### [THE PROBLEM]
Restate every line of the material, word for word.

### [DATASET EXTRACT]
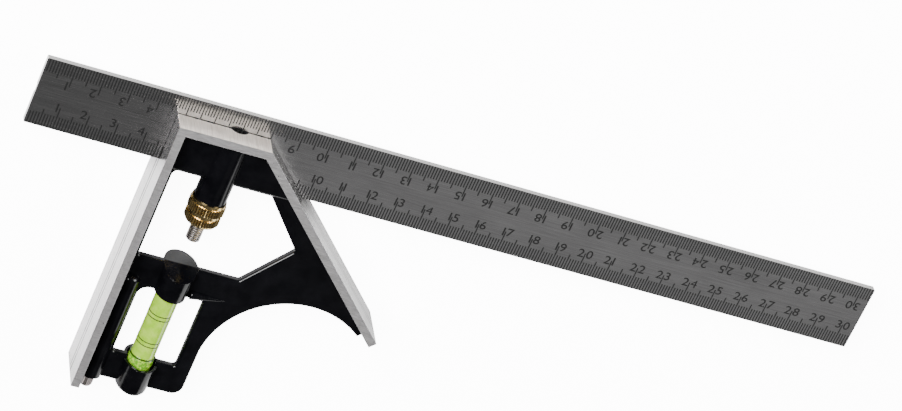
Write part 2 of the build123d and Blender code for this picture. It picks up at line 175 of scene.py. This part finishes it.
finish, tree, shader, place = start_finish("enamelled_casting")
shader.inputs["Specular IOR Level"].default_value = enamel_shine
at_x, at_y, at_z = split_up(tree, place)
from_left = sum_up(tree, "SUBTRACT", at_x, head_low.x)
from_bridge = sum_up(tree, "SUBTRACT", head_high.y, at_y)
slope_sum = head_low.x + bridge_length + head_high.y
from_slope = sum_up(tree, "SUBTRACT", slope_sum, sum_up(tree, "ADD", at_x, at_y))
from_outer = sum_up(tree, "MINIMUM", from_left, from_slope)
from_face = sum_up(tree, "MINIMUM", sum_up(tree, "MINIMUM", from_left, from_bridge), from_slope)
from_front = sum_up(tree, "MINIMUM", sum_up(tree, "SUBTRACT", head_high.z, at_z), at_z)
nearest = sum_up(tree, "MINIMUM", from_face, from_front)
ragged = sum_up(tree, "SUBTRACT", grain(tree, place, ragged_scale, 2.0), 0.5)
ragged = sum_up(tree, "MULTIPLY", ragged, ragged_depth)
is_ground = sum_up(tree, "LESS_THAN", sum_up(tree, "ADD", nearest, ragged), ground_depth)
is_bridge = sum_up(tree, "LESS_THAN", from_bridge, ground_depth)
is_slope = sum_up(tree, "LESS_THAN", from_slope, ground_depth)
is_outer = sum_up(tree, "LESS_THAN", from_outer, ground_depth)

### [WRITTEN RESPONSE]
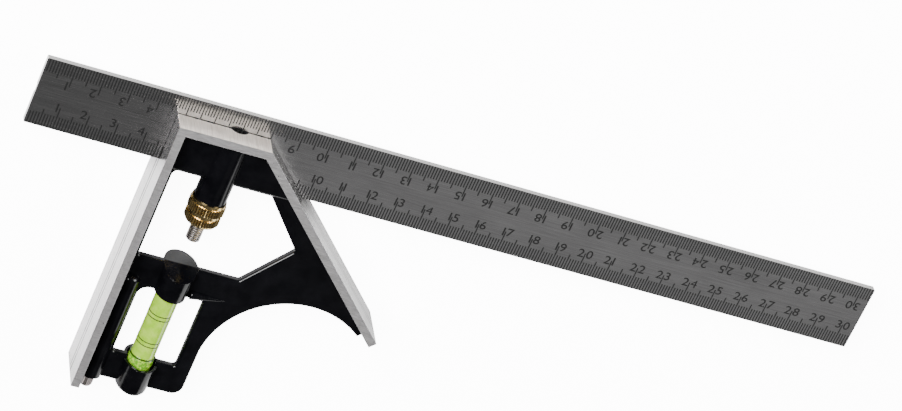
Write part 2 of the build123d and Blender code for this picture. It picks up at line 175 of scene.py. This part finishes it.
finish, tree, shader, place = start_finish("enamelled_casting")
shader.inputs["Specular IOR Level"].default_value = enamel_shine
at_x, at_y, at_z = split_up(tree, place)
from_left = sum_up(tree, "SUBTRACT", at_x, head_low.x)
from_bridge = sum_up(tree, "SUBTRACT", head_high.y, at_y)
slope_sum = head_low.x + bridge_length + head_high.y
from_slope = sum_up(tree, "SUBTRACT", slope_sum, sum_up(tree, "ADD", at_x, at_y))
from_outer = sum_up(tree, "MINIMUM", from_left, from_slope)
from_face = sum_up(tree, "MINIMUM", sum_up(tree, "MINIMUM", from_left, from_bridge), from_slope)
from_front = sum_up(tree, "MINIMUM", sum_up(tree, "SUBTRACT", head_high.z, at_z), at_z)
nearest = sum_up(tree, "MINIMUM", from_face, from_front)
ragged = sum_up(tree, "SUBTRACT", grain(tree, place, ragged_scale, 2.0), 0.5)
ragged = sum_up(tree, "MULTIPLY", ragged, ragged_depth)
is_ground = sum_up(tree, "LESS_THAN", sum_up(tree, "ADD", nearest, ragged), ground_depth)
is_bridge = sum_up(tree, "LESS_THAN", from_bridge, ground_depth)
is_slope = sum_up(tree, "LESS_THAN", from_slope, ground_depth)
is_outer = sum_up(tree, "LESS_THAN", from_outer, ground_depth)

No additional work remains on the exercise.